Exercise directions →
Begin with the line that contains "if empty is" and end with the line that contains "obj.parent = empty", transcribing exactly each line in that stretch and no other.

════════════════

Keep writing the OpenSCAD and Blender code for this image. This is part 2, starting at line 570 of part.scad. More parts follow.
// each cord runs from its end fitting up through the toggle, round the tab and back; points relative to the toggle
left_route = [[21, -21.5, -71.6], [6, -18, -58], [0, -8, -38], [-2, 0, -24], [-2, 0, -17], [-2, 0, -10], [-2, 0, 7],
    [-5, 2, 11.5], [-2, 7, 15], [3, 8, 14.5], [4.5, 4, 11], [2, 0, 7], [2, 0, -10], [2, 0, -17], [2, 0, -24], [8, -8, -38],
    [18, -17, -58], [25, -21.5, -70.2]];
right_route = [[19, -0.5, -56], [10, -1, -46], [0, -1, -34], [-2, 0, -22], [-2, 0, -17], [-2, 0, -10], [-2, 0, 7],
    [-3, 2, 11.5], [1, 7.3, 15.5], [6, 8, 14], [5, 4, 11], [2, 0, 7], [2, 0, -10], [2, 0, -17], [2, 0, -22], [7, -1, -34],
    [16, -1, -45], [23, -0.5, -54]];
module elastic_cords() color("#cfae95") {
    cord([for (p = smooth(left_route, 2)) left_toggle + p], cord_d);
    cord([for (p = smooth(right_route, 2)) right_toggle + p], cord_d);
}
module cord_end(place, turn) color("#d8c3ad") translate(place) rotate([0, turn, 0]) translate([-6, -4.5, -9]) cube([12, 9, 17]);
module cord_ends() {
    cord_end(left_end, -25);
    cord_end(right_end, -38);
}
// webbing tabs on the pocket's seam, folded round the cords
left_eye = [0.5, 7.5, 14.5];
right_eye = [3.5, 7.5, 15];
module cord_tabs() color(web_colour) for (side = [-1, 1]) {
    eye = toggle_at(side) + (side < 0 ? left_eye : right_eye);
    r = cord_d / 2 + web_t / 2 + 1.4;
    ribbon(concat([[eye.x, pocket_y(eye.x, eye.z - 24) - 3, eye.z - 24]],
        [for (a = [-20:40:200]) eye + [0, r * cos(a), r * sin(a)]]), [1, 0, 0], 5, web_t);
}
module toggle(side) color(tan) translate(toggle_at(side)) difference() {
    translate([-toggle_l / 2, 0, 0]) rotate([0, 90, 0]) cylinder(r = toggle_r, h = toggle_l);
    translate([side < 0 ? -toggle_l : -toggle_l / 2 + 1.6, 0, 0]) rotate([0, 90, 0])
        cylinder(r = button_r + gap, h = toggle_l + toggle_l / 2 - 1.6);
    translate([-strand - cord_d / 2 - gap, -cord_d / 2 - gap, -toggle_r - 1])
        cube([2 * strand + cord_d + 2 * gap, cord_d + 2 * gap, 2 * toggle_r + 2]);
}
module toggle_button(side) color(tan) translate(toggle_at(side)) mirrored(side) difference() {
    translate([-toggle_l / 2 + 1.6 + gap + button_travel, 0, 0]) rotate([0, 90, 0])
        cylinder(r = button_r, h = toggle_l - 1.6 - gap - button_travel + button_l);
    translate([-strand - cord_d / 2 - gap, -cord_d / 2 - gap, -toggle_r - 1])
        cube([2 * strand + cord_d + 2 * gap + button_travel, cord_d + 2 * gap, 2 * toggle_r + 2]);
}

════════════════

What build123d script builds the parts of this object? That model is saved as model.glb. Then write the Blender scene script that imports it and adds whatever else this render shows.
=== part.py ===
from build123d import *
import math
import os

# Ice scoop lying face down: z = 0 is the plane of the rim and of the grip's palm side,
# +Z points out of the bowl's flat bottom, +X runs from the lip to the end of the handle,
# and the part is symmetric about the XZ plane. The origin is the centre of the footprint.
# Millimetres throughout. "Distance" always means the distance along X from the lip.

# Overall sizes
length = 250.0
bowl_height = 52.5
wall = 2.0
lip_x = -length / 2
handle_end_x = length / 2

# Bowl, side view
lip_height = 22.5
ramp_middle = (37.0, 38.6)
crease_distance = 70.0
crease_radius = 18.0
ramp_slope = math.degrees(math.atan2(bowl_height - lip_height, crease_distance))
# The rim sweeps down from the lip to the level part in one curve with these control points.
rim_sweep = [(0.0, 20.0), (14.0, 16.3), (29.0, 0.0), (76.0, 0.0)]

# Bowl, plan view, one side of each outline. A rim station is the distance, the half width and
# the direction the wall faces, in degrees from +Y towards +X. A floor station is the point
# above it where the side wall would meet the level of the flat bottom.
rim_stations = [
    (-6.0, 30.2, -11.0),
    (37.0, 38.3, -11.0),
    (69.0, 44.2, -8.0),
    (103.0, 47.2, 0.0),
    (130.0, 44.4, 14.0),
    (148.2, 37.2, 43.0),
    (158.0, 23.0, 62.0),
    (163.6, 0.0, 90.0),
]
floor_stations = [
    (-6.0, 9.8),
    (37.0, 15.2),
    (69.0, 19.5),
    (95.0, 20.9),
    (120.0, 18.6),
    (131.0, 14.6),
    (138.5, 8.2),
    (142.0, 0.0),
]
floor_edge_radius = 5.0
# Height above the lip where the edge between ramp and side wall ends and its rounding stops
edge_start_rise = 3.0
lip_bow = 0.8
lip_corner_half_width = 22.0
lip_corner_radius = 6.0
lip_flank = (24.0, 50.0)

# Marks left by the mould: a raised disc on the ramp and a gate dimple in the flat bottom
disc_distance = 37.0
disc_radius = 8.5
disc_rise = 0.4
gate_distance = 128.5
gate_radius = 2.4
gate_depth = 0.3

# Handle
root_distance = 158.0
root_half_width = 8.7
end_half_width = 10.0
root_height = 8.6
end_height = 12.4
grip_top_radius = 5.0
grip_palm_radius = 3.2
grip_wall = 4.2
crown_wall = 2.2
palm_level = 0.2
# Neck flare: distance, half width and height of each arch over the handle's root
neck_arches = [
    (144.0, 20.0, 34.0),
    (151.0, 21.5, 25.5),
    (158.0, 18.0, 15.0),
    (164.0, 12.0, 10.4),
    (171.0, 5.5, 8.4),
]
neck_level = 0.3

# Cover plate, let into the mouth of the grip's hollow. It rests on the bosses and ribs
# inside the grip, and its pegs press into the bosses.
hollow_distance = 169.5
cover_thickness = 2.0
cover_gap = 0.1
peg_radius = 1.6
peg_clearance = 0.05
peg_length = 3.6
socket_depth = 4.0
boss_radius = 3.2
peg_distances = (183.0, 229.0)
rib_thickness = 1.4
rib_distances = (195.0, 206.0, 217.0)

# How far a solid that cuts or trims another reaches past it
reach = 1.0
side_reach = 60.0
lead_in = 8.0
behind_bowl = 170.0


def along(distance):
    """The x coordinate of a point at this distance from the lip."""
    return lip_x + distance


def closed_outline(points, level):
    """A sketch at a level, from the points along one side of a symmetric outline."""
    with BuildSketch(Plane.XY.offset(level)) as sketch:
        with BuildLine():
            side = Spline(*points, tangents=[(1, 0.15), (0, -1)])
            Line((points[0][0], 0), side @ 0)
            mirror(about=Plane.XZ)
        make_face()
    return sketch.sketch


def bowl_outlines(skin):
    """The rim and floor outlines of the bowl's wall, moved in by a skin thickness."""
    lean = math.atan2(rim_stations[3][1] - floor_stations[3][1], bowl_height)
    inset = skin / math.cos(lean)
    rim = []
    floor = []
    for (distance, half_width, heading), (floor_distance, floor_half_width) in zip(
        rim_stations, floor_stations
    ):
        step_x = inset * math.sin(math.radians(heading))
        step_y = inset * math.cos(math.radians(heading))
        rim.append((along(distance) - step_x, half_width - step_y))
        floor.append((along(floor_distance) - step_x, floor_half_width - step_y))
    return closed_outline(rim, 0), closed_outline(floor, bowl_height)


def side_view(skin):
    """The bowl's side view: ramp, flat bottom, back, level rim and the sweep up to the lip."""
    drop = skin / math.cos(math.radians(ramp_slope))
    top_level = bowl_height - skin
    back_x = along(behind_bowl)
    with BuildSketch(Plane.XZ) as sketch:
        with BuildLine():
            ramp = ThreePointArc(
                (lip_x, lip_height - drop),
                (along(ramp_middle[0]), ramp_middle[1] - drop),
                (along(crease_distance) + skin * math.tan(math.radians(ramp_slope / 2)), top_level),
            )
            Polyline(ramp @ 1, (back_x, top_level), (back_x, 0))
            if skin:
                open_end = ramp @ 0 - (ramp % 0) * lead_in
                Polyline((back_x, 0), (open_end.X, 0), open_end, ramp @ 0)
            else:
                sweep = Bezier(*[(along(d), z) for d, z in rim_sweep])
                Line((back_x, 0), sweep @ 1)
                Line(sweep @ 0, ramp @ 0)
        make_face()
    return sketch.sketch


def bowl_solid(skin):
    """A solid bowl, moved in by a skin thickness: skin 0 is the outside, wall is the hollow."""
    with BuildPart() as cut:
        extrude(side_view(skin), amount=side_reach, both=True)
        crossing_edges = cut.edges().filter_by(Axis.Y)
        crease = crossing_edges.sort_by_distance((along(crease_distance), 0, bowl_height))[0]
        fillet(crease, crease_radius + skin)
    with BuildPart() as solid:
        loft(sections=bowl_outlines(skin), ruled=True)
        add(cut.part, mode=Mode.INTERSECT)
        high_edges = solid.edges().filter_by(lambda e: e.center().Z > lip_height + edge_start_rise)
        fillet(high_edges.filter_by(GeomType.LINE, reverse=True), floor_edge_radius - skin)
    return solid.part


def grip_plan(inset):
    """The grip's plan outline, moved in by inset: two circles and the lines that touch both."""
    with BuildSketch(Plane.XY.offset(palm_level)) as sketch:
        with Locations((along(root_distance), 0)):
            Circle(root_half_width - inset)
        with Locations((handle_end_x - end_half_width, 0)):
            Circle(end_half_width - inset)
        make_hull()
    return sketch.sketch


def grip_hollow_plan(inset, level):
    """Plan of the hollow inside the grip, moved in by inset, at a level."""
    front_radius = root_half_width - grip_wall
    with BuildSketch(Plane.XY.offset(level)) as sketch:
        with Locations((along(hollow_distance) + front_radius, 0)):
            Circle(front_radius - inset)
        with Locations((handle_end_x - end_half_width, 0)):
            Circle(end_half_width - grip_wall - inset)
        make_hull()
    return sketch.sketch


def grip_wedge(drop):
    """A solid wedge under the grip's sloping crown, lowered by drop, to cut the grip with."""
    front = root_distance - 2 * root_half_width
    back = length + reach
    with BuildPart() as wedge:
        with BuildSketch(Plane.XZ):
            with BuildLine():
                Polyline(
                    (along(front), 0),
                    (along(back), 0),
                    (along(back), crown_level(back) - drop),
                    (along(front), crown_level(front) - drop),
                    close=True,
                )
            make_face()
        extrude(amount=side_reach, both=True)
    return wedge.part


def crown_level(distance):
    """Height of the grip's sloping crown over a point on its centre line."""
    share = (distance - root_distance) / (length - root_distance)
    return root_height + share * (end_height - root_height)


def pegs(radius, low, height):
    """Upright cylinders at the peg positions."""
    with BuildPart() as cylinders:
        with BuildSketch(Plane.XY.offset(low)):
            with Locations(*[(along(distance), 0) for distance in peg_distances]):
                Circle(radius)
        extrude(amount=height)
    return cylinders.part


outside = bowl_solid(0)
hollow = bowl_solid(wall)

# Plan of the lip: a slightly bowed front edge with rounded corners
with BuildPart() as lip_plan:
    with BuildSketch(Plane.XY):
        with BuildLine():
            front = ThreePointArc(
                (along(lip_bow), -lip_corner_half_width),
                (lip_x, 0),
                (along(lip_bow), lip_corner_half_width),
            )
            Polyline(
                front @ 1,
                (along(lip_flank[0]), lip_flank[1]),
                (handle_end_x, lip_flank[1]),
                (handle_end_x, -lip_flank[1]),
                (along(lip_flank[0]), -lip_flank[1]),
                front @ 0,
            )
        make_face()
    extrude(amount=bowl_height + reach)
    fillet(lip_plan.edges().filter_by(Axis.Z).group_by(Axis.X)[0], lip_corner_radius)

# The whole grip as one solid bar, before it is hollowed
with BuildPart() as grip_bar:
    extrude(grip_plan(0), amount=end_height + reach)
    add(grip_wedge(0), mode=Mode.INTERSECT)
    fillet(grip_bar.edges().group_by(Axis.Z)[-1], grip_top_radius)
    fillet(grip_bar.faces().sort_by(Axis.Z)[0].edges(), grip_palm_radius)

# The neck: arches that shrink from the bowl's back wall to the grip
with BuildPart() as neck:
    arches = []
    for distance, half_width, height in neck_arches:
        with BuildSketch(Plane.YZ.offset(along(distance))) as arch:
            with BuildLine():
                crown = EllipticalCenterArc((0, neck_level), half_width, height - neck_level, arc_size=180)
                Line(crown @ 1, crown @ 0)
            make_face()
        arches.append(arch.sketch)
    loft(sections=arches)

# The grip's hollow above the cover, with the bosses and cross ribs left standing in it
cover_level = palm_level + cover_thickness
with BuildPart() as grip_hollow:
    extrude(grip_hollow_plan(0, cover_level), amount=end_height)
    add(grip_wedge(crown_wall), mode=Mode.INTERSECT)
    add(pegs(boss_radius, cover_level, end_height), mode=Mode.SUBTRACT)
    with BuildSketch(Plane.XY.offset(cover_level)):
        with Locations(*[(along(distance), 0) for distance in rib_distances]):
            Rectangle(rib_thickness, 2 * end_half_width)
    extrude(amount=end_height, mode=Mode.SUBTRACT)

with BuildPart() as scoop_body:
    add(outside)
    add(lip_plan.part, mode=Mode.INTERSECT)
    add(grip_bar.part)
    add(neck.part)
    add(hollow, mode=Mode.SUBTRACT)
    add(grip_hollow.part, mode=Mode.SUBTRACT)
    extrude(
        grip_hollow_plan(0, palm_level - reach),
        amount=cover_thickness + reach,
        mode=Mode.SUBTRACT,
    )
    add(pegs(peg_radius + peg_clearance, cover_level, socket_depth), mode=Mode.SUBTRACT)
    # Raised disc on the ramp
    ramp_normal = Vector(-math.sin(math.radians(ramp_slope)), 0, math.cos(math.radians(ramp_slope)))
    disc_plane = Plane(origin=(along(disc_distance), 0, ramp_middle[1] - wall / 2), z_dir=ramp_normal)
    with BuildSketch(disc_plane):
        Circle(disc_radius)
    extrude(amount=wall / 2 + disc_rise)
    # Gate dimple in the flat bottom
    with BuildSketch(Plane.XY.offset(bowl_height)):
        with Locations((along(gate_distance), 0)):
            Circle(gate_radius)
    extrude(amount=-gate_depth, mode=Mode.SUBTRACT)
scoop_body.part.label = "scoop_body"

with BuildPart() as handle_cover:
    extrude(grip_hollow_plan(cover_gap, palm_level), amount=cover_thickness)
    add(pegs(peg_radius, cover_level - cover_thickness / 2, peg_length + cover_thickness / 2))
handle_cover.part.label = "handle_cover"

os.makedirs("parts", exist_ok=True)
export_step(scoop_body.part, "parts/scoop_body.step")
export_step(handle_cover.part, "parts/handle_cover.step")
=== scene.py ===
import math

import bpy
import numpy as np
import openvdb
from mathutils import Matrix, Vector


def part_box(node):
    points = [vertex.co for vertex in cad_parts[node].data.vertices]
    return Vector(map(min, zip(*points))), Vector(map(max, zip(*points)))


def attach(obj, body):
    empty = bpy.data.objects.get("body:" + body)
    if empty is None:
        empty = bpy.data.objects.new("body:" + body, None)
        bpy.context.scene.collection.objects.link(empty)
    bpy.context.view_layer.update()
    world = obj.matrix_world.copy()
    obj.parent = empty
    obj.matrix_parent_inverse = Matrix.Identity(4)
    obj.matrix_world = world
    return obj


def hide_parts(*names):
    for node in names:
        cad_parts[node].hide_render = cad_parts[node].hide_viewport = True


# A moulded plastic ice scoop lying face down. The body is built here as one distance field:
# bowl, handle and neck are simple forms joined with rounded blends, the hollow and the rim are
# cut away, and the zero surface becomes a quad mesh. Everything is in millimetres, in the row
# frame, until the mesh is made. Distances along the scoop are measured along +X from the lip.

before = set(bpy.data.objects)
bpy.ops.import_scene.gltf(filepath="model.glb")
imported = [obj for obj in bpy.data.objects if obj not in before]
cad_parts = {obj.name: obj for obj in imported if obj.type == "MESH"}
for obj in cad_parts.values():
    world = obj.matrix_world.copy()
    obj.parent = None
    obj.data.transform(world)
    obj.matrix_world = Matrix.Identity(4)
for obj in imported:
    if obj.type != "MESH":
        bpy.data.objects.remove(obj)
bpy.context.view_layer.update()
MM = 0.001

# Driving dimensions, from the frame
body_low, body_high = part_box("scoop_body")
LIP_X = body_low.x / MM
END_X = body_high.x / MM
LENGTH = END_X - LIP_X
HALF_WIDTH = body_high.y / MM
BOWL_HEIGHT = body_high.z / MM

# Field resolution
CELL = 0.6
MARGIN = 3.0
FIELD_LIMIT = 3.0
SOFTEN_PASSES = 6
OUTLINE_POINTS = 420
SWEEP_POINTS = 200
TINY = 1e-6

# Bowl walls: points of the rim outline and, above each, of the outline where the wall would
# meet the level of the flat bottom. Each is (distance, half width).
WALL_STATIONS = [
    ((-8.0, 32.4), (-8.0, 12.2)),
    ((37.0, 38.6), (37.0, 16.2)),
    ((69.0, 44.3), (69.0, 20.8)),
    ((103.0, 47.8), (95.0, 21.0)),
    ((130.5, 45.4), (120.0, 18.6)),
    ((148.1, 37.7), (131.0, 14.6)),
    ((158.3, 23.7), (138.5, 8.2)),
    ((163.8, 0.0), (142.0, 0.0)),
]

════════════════

Result →
    if empty is None:
        empty = bpy.data.objects.new("body:" + body, None)
        bpy.context.scene.collection.objects.link(empty)
    bpy.context.view_layer.update()
    world = obj.matrix_world.copy()
    obj.parent = empty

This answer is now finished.